No beating around the bush there. Two months later, Stephens followed up with a column titled “Filibuster Hagel.” This one goes after Hagel for having, while still in the Senate, given a speech at Rutgers University in 2007. What could be wrong with that? Let Stephens explain:
Mr. Hagel's Rutgers speech was co-sponsored by the university's Center for Middle Eastern Studies, chaired at the time by an Iranian-American academic named Hooshang Amirahmadi. The Middle Eastern Studies department was, in turn, generously funded by the New York-based Alavi Foundation, whose nominal purpose is to promote the teaching of Islamic culture and Persian civilization. But Alavi was something else entirely. In December 2009, Farshid Jahedi, its president, pleaded guilty to a count of obstructing justice by destroying documents, after the feds charged the foundation with being a front group for the Iranian government and seized foundation assets in the U.S. worth about $500 million...
As for Mr. Amirahmadi, he is currently running as a long-shot candidate to succeed Mahmoud Ahmadinejad as president of Iran. Though he portrays himself as a reformist, Iranian-Americans who follow him describe him as a "Rafsanjanist" eager to make the regime's case in Washington. In 2009, the New York Post quoted Mr. Amirahmadi as saying that "Iran has not been involved in any terrorist organization," and that "neither Hezbollah nor Hamas are terrorist organizations." At the time of his speech, Mr. Hagel was a member of the Senate's Intelligence Committee. The Alavi Foundation had been under suspicion by the feds since at least 2003. Mr. Amirahmadi makes no secret of his political leanings and ambitions. Did nobody on Mr. Hagel's or the Committee's staff vet his speaking gigs before he gave them? And what does he think today about lending his prestige to Mr. Amirahmadi and his department?
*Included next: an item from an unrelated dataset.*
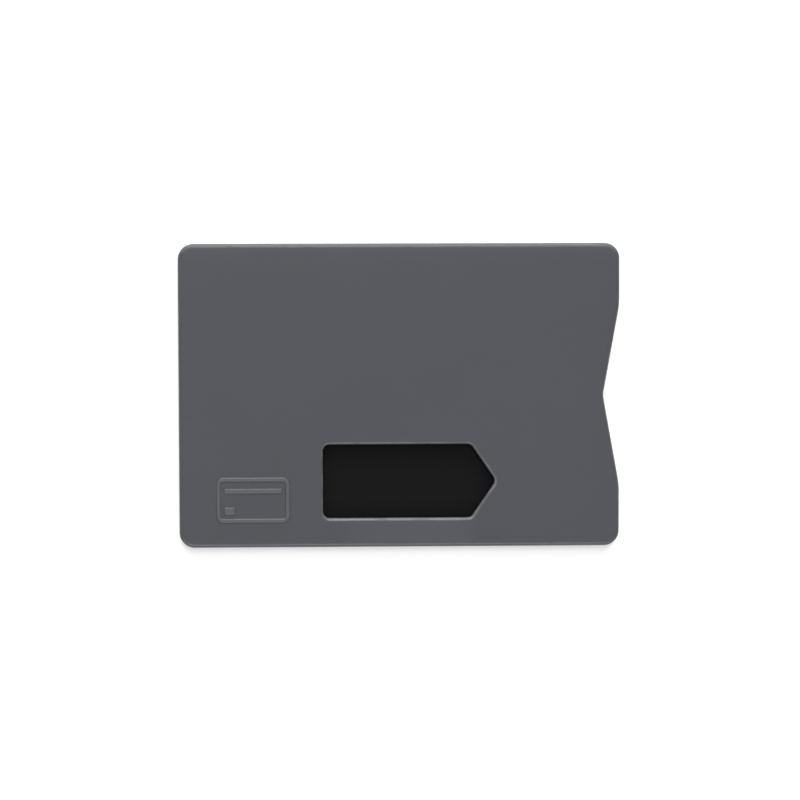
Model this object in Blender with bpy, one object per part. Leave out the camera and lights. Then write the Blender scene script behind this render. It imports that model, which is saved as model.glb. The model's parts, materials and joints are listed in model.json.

Now that, students, is how you do guilt-by-association. A former senator is tarred for having given a speech at the largest university in New Jersey, all because it was co-sponsored by an academic center at the university that was partly funded by a foundation whose leader pled guilty to federal charges two years after the speech was given, and because the co-sponsoring academic center was chaired by an Iranian-American Rutgers professor who has lived in this country for forty years and has U.S. citizenship but has now gotten it into his head to run a quixotic campaign as a reformist candidate for president of his native country, whose election—which won’t happen, as he probably won’t even be approved as a candidate by Iran's Guardian Council—would be taken as very good news in Washington. This is the sort of connect-the-dot hit-job that made Barack Obama out to be the ideological soul-mate of Bill Ayers.
Stephens’ shots at Hagel were not among the 10 columns in his Pulitzer submission, which included a couple pieces taking the Republican presidential candidates to task and a couple hard shots at Susan Rice’s bid to be Secretary for State. Still, you would think that the people selecting the prizes would’ve been aware of Stephens’ charge of anti-Semitism against Hagel, which put him in the same company as the Washington Post's name-calling conservative blogger Jennifer Rubin and caused a real stir. The jury that selected the three finalists for the category included Beverly Weintraub, an editorial writer for the New York Daily News, and David Leonhardt, the Washington bureau chief of the New York Times. The board that selected the prize winners included Times columnist Tom Friedman, Washington Post columnist Eugene Robinson and Steve Coll, the New Yorker writer (and former Post editor) just named head of the Columbia Journalism School, who recently wrote a very strong critique of Kathryn Bigelow’s “Zero Dark Thirty” for the way it played fast and loose with the facts. These are all serious people who surely had an inkling of the campaign that Stephens was leading to tar Chuck Hagel with one of the most heinous labels of all, just weeks before the prize was awarded. Pulitzer deliberations are private, so I don't expect a full accounting. But still, the question needs to be asked: Did no one raise an objection?